In his foreign policy, Sultan Qaboos has not emphasized using force against other countries. This stance also stems from the Ibadite philosophy of non-violence and the imam’s guidance. Both the sultan and imam also encourage religious harmony among Muslims, Catholics, Copts and Hindus, the most prominent religious communities in Oman.

Since the 1970 coup, Sultan Qaboos has demonstrated an ability to adapt to changing circumstances in the Middle East. While other Arab nations have been prone to breaking treaties, the Cooperation Council for the Arab States of the Gulf, founded in 1981, has strengthened ties among participating nations, which include Bahrain, Kuwait, Saudi Arabia, the United Arab Emirates and Qatar in addition to Oman. Oman was a major player in the council’s development. Now, after four decades of state-building, Oman has entered the world stage with a rich historical identity and the tools necessary to face future challenges.

Sultan Qaboos’s significance will grow as Oman moves forward.

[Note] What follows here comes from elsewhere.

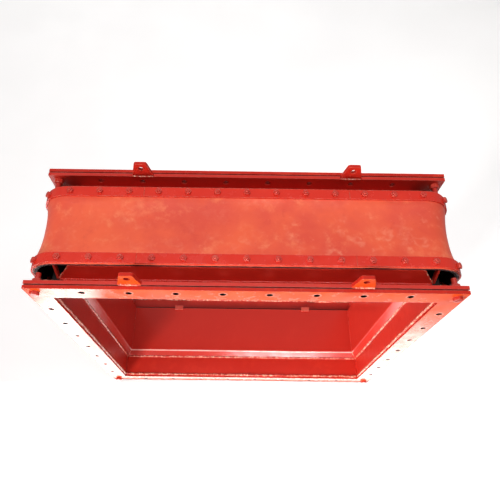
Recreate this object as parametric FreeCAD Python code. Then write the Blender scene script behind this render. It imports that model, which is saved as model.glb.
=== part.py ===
import FreeCAD, Part
import math
import os

# Rectangular fabric expansion joint for a flue or ventilation duct.
# X is the long side, Y the duct axis (inlet at -Y, outlet at +Y), Z up.
# Origin: centre of the base, level with the lowest bolt tips. Millimetres.

V = FreeCAD.Vector
UP = V(0, 0, 1)
DUCT = V(0, 1, 0)

# Duct opening and flanges
HALF_W = 420.0           # half of the opening along X
HALF_H = 375.0           # half of the opening along Z
HALF_LEN = 155.0         # half of the face-to-face length
COMPANION_T = 8.0        # companion flange flat bar thickness
GASKET_T = 3.0
FLANGE_W = 50.0          # flange width, flat bar and angle leg alike
ANGLE_T = 8.0
WEB_LEG = 75.0           # angle leg that lines the duct
GASKET_INSET = 3.0       # gasket stops short of the flange edge

# Flange holes
HOLE_R = 6.5
HOLE_D = 30.0            # hole line, outwards from the opening edge
HOLES_X = 10
HOLES_Z = 9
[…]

Even as the country has maintained a policy of non-intervention in the affairs of other countries, it has continued to remain, aside from occasional revolts, a political and economic model for the Middle East. In recent years, the Gulf Cooperation Council has built a strong line of communication with Israel, which has arguably resulted from Qaboos’s role as leader of the security section of the GCC.

Oman might be recognized in the world in part for its strategic geographical position, which includes the Bay of Aden, the Persian Gulf, and the Strait of Hormuz. And it receives equal attention for its wealth of oil reserves. But under Qaboos’s leadership, the country has become more significant for the international community. As communication between Tehran and Washington continues to grow, Qaboos’s input will arguably become vital to negotiations on topics like Iranian democracy and the country’s nuclear program, even if his participation in discussions is only ceremonial.